While We Fight Over Corporate Climate Action, Highly Polluting Business As Usual Continues UncheckedMaría Mendiluce, CEO, We Mean Business Coalition
This article was originally published in Newsweek Opinion
A fierce debate is currently distracting businesses from their collective responsibility to decarbonize. A raft of reports taking companies to task over the pace and scale of their climate action have left some businesses questioning their investments, particularly in natural climate solutions (NCS).
Recent reports that airlines and other hard-to-decarbonize industries are to stop investing in carbon credits reflect some hesitancy creeping into the voluntary carbon market.
Blanket criticism of what are still broadly termed as “offsets” highlights the prevailing lack of understanding of the role that nature investments must play in corporate climate action if we are to achieve our climate goals. This is resulting in the deeply unfortunate consequence of reducing the overall climate ambition of some companies by curtailing their investments in the natural climate solutions desperately needed to protect climate, nature, and vulnerable communities.
Scrutiny is crucial to drive accountability, but something is clearly wrong. Why are those corporations making genuine investments into action on climate and nature also the ones receiving the most criticism? In stark contrast, companies continuing with their highly polluting business-as-usual somehow escape scrutiny.
The reality is that nearly 60 percent of Fortune 500 companies still have no net zero strategy in place. Even fewer have set any specific targets relating to nature, which—when you consider the scale of emissions reduction that must come from ecosystems—is a serious barrier to effective climate action.
Unless we start protecting intact forests, there’s no hope of limiting global temperature rise to 1.5 degrees Celsius as outlined in the Paris climate agreement. Even if our energy system was completely decarbonized tomorrow, we would still fail to meet global climate goals, not least because deforestation releases between 12 and 20 percent of global greenhouse gas emissions.
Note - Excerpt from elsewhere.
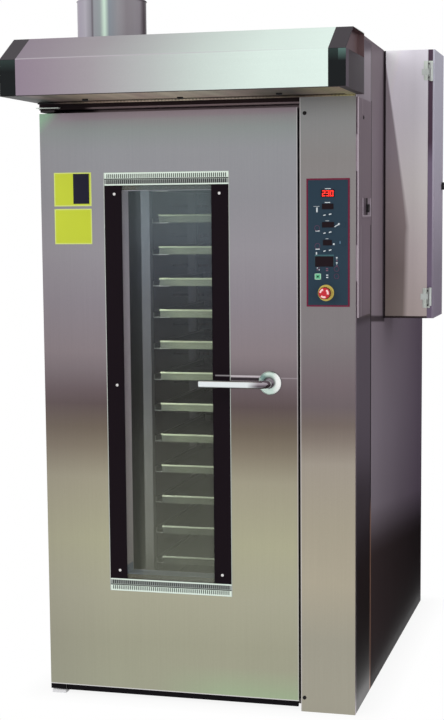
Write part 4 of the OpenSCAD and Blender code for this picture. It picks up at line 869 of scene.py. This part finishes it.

We simply must invest in keeping forests standing. A recent U.N. report clarified that, by 2025, at least 1 billion metric tons of the annual emissions reductions needed must come specifically from protecting tropical forests. But it’s not just trees; we need to finance the overall protection, restoration and management of ecosystems to harness their ability to both cut and remove emissions—potentially a total of 11.3 billion tons by 2030. To cut emissions would require activities like stopping deforestation and using regenerative farming techniques while increasing removals means reforestation and wetland conservation, for example.
To achieve this requires urgent, large-scale, and sustained investment. One extremely effective way to channel such finance to forest conservation is to increase the number of high-quality forest protection credits (known as REDD+) available on the voluntary carbon market (VCM).
The VCM has the potential to fund and deliver up to 32 percent of natural climate solutions’ potential and at least 10 percent of the overall mitigation we need by 2030. However, in the last three years, only 1.2 percent of NCS’ potential has been unlocked by the VCM. Recent research showed that we need over £130 billion per year to end deforestation.
We cannot raise these funds unless we address companies’ concerns about the reputational risk of investing in the VCM. We therefore must urgently build the confidence of business leaders to invest in NCS, rather than opting out. We need companies to be exploring how they can support the development of high-integrity REDD+ credits—in addition to committing to robust and science-based internal emission reductions.
Yet there is hope; many companies remain strongly committed to the VCM. Microsoft, Disney, and Salesforce are a few examples of big names backing high quality carbon credits. What’s more, all indications demonstrate that the companies willing to use high-quality carbon credits as part of their strategies have greater ambition in their climate plans than companies that don’t. And ever improving frameworks from the Voluntary Carbon Market Initiative and the Integrity Council for the Voluntary Carbon Markets (ICVCM) are ensuring that the quality of credits is getting better over time.
Have we misdirected our climate critique? Currently, we risk using up the limited time remaining to achieve our climate goals debating what perfect corporate action should look like. Let’s focus instead on those who refuse to even try and use either a carrot, a stick, or both to spur them into action. Otherwise, if all our efforts go into catching greenwashers, we will unwittingly let the most determinedly business-as-usual companies off the hook and block desperately needed investment into nature protection and restoration.
The dangers of greenwashing must be balanced against the existential threats we face today from failing to mobilize finance to conserve and restore our global ecosystems.
It’s time to counter the idea that any corporate investment in carbon credits is tantamount to greenwashing. Yes, we need to carefully consider a company’s environmental claims to avoid inaccurate, outlandish, or get-out-of-jail-free assertions that delay or distract from emissions reductions. We must also support those that are making significant efforts both to cut their value chain emissions and invest in nature, recognizing that no company is there yet.
If we turn our attention to the companies who are doing nothing to decarbonize their value chains, there’s still time to incentivize action and encourage much needed private sector investment in nature and get on track for a future in which all can thrive.